One of my gripes the first go-around with EQ2 is that I couldn’t sample the housing areas with a trial account. Well, they modified that a bit and as a returning player, I can now get a cheap house. I got all set up with a one-room apartment on a couple of my alts and got the housing quest items (a chandelier, a table and a mirror) along with some other housing-related goodies (a couple of books and a /claim item of a bonsai tree). Compared to LotRO’s housing system of furniture placement hooks, I like EQ2’s system of furniture placement a lot better. I could place items anywhere they would reasonably go. I couldn’t stick my chandelier on a wall or the floor, but it would go anywhere I wanted it on the ceiling. Another neat feature is the ability to put items on other items. My halfling wizard has a little apartment and I put my table in a corner and put two books and a little vase on top of it.

I would love to see LotRO adopt such a system. I’d like to be able to put chairs next to my tables and actually place items on top of them (plates, mugs, etc.).
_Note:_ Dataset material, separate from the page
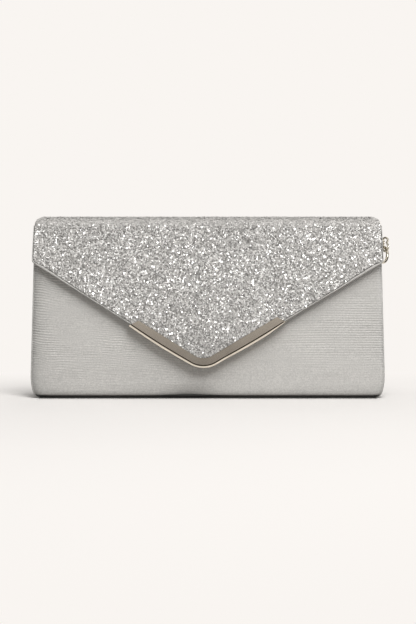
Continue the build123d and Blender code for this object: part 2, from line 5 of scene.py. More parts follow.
import bpy
import numpy as np
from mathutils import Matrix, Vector


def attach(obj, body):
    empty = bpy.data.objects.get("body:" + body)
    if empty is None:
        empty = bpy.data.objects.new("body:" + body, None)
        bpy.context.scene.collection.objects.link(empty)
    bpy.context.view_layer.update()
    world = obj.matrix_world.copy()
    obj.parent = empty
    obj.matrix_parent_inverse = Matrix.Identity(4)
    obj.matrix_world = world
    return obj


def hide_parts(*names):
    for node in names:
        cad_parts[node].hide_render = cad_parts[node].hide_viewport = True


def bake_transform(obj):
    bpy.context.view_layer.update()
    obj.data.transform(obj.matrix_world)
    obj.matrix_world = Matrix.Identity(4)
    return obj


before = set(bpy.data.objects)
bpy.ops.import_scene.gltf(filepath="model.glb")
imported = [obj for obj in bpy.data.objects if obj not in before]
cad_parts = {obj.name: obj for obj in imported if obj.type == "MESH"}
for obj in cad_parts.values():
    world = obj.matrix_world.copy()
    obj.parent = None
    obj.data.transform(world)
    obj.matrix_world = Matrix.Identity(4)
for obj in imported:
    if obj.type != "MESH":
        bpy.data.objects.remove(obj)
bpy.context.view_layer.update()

MM = 0.001
TURN = 2 * pi
QUARTER = pi / 2

# ---- sizes

FOOT_WIDTH = 245.0
MOUTH_WIDTH = 239.2
FOOT_DEPTH = 50.0
MOUTH_DEPTH = 39.0
MOUTH_Z = 120.2
CORNER_RUN = 5.0
CORNER_RISE = 16.0
FOOT_BEND = 9.0
SKIN = 1.0
REVEAL = 0.6
GUSSET_FOLD = 4.5
FOLD_Z = 15.0
RIM_Z = MOUTH_Z - 0.8
WALL_IN = 3.2
SIDE_IN = 2.2
LINING = 0.5
FACING = 0.8
FACING_DROP = 17.0

POCKET_WIDTH = 120.0
POCKET_HEIGHT = 66.0
POCKET_DEPTH = 5.7
POCKET_DROP = 22.0

FLAP_STACK = 2.5
FLAP_CLEAR = 1.4  # between the flap's inside and the mouth
SKIN_DEPTHS = (0.0, 0.8)
BOARD_DEPTHS = (0.8, 2.0)
LINING_DEPTHS = (2.0, 2.5)
TOP_Z = MOUTH_Z + FLAP_CLEAR + FLAP_STACK
CORNER_Z = 94.2
TIP_Z = 20.1
TIP_X = -3.2
TIP_ROUND = 17.0
TOP_OVERHANG = 0.42  # of the flap over the body's sides, at the top and at its lower corners
CORNER_OVERHANG = 1.05
SHOULDER_ROUND = (4.7, 11.0)  # the top corners' reach across and down
SHOULDER_SQUARE = 3.4  # 2 is a round corner
EDGE_BAND = 2.2  # rolled edge beside the glitter, and its share on the sides
EDGE_SIDE_SHARE = 0.4
FRONT_FOLD = 5.0
BACK_FOLD = 3.5
TAIL_Z = MOUTH_Z - 23.6
TAIL_SKIN = 0.8
TAIL_ROUND = 6.0

TRIM_WALL = 1.5
TRIM_FACE = 5.4
TRIM_REACH = (51.6, 58.2)
TRIM_END_SLANT = 0.62

SNAP_Z = 38.0
SNAP_STACK = 3.4

WALL_SLOPE = (FOOT_DEPTH - MOUTH_DEPTH) / 2 / MOUTH_Z
WALL_LEAN = atan(WALL_SLOPE)
WALL_COS, WALL_SIN = cos(WALL_LEAN), sin(WALL_LEAN)
SIDE_SLOPE = (FOOT_WIDTH - MOUTH_WIDTH) / 2 / (MOUTH_Z - CORNER_RISE)
FOLD_SPREAD = GUSSET_FOLD / (MOUTH_DEPTH / 2)
CREASE_SLOPE = ((MOUTH_WIDTH - FOOT_WIDTH) / 2 - GUSSET_FOLD) / (MOUTH_Z - FOLD_Z)


def wall_y(z):
    """Half the body's depth at a height, to the outer faces."""
    return FOOT_DEPTH / 2 - WALL_SLOPE * z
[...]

I would also like to see books in the game. It would be awesome to have, say, a readable in-game book of all the riddles from the Hobbit or books of elvish lore to keep in my smial. Oblivion also had books you could pick up, read and keep in your residence. In Oblivion you could steal books too … not that I would ever do such a thing. *shifty eyes*

Anyway, that’s what’s going on in my Everquest two adventures thus far.